Ouch. It would seem that no one is impervious to the shifting times. One could say that all this is driven by the capitalist system that thrives on the “next shiny object” – that shiny object being “the top one hundred,” and I think part of that is true. However, I don’t think that the changing sounds with each age are like car model years or the hems on dresses. I think the times change the sounds.

I suppose “geezerhood” and the attendant ageism is a natural part of the process, an inevitability of the changing sonic pallette affected by changing times. And yet there is something nagging me about this conversation that is not complete. For some musicians, it has not been about reflecting the times; it has been about creating a career looking back in time. With the winds of mortality whistling round my ears and the recent passing of Mose Scarlett and Leon Redbone, I have been thinking about their life’s work as musicians. Both Mose and Leon spent their careers researching past musical eras that they revered and thought were in danger of being forgotten. Through their work they kept that music alive, and we got to listen to a sonic pallette of another time, complete with growly voices, mellifluous melodies and syncopated guitars.

In recent years, Bob Dylan has explored the “golden age” of American singer-songwriters of the 30s and 40s. Through recordings like Triplicate, he is saying, “Listen to this. Don’t forget this music. It is the very music that I overturned!” If he is not saying mea culpa, he certainly is owning up to a beautiful lyric age. Once again he escapes definition, he reinvents himself yet again by jumping “out of time.” And although I am still not prepared to join a Morris dancing troupe, I do admire the “old sods’” determination to maintain traditions that have been threatened by changing times. I think that is part of what the folk community means. A recent article in The New Yorker entitled “Rhiannon Giddens and What Folk Music Means” contributes to this notion. Rhiannon Giddens is (was) the banjo player and vocalist with the Carolina Chocolate Drops. In recent years she has discovered the world of a black musician from the 19th century, Frank Johnson. In his time, Frank Johnson, a freed slave, became a famous musician, composer and a celebrity in the post Civil War period of the southern United States. There is little record of his existence or work, and it is speculated that this was because he was African American. And so Rhiannon Giddens has spent the last few years resurrecting his name and his music from an age long gone, and in this case, almost completely forgotten.

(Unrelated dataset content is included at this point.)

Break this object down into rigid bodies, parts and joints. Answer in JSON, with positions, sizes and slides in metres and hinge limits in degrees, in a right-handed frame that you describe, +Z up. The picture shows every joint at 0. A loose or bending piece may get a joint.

I think the problem of geezerhood may apply to those of us who have followed our generation’s tribal drum, less so to those who brought forth and cherished music from another era. The sonic reference points certainly have changed. It takes continued conversations with my sons to learn and listen to what is currently new and interesting. There is great music to be heard, especially in the new RnB world, but it is distant from me. In the end, the real conversation is with myself. I feel I still have things to say on the artistic road I have travelled down most of my adult life. Yes – the sonic times have moved on, but I suspect I will continue to “rage against the dying of the light. I don’t think I really have a choice. But- will you listen?